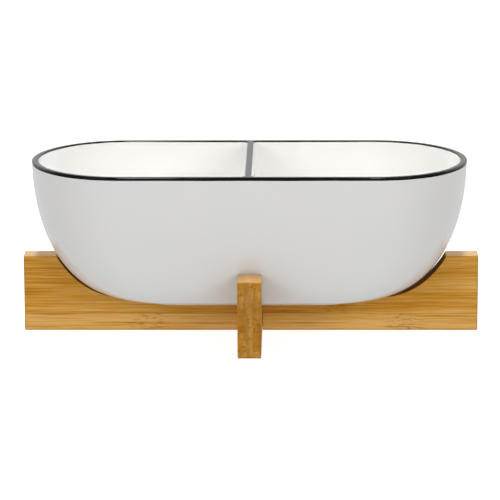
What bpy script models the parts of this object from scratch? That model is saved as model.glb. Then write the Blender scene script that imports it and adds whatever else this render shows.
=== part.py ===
"""Chip and dip server: a divided stoneware bowl standing in a crossed pair of bamboo boards.

Frame: metres, +Z up, +X along the bowl, origin on the table under the crossing of the boards.
The bowl is a loft between stadium sections (two straight sides and two round ends). Both boards
stand on edge, are halved together at the middle, and carry a cradle cut to the bowl's outside.
"""

import math

import bmesh
import bpy
import numpy as np

# Bowl, outside
BOWL_LENGTH = 0.300
BOWL_WIDTH = 0.127
BOWL_HEIGHT = 0.0959
FOOT_LENGTH = 0.165
FOOT_WIDTH = 0.068
FOOT_LIP_HEIGHT = 0.0012
FOOT_LIP_STEP = 0.0009
FOOT_RING_WIDTH = 0.0055
FOOT_RECESS = 0.0012
FOOT_EDGE_ROUND = 0.0004

# Bowl, inside
WALL_THICKNESS = 0.0045
FLOOR_THICKNESS = 0.0062
FLOOR_INSET = 0.0040
DIVIDER_THICKNESS = 0.0042
DIVIDER_DRAFT = 0.018
DIVIDER_FLOOR_FILLET = 0.009
COMPARTMENT_CORNER = 0.0042

# How full the outside is at the ends and at the long sides: sideways power, upward power
END_FULLNESS = (2.37, 2.04)
SIDE_FULLNESS = (1.70, 3.00)
SIDE_STRAIGHT_HEIGHT = 0.0155

# Black glazed rim
RIM_HEIGHT = 0.0014
RIM_ROUND = 0.0011

# Boards
BOARD_THICKNESS = 0.016
BOARD_HEIGHT = 0.053
SEAT_HEIGHT = 0.0243
LONG_OVERHANG = 0.0075
CROSS_OVERHANG = 0.0200
BOARD_EDGE_ROUND = 0.0008

# Fits
SEAT_GAP = 0.0003
GLAZE_GAP = 0.0003
LAP_CLEARANCE = 0.00015
CRADLE_TOP_CLEARANCE = 0.0017
CRADLE_HEEL_CLEARANCE = 0.0026
CRADLE_OFFSET = 0.0004
BOWL_SHIFT = -0.0008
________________
**Given exercise:** Would you give the material above again, complete and exact?

**Task result:**
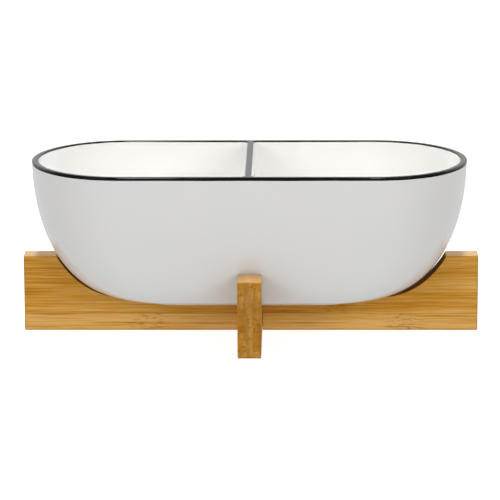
What bpy script models the parts of this object from scratch? That model is saved as model.glb. Then write the Blender scene script that imports it and adds whatever else this render shows.
=== part.py ===
"""Chip and dip server: a divided stoneware bowl standing in a crossed pair of bamboo boards.

Frame: metres, +Z up, +X along the bowl, origin on the table under the crossing of the boards.
The bowl is a loft between stadium sections (two straight sides and two round ends). Both boards
stand on edge, are halved together at the middle, and carry a cradle cut to the bowl's outside.
"""

import math

import bmesh
import bpy
import numpy as np

# Bowl, outside
BOWL_LENGTH = 0.300
BOWL_WIDTH = 0.127
BOWL_HEIGHT = 0.0959
FOOT_LENGTH = 0.165
FOOT_WIDTH = 0.068
FOOT_LIP_HEIGHT = 0.0012
FOOT_LIP_STEP = 0.0009
FOOT_RING_WIDTH = 0.0055
FOOT_RECESS = 0.0012
FOOT_EDGE_ROUND = 0.0004

# Bowl, inside
WALL_THICKNESS = 0.0045
FLOOR_THICKNESS = 0.0062
FLOOR_INSET = 0.0040
DIVIDER_THICKNESS = 0.0042
DIVIDER_DRAFT = 0.018
DIVIDER_FLOOR_FILLET = 0.009
COMPARTMENT_CORNER = 0.0042

# How full the outside is at the ends and at the long sides: sideways power, upward power
END_FULLNESS = (2.37, 2.04)
SIDE_FULLNESS = (1.70, 3.00)
SIDE_STRAIGHT_HEIGHT = 0.0155

# Black glazed rim
RIM_HEIGHT = 0.0014
RIM_ROUND = 0.0011

# Boards
BOARD_THICKNESS = 0.016
BOARD_HEIGHT = 0.053
SEAT_HEIGHT = 0.0243
LONG_OVERHANG = 0.0075
CROSS_OVERHANG = 0.0200
BOARD_EDGE_ROUND = 0.0008

# Fits
SEAT_GAP = 0.0003
GLAZE_GAP = 0.0003
LAP_CLEARANCE = 0.00015
CRADLE_TOP_CLEARANCE = 0.0017
CRADLE_HEEL_CLEARANCE = 0.0026
CRADLE_OFFSET = 0.0004
BOWL_SHIFT = -0.0008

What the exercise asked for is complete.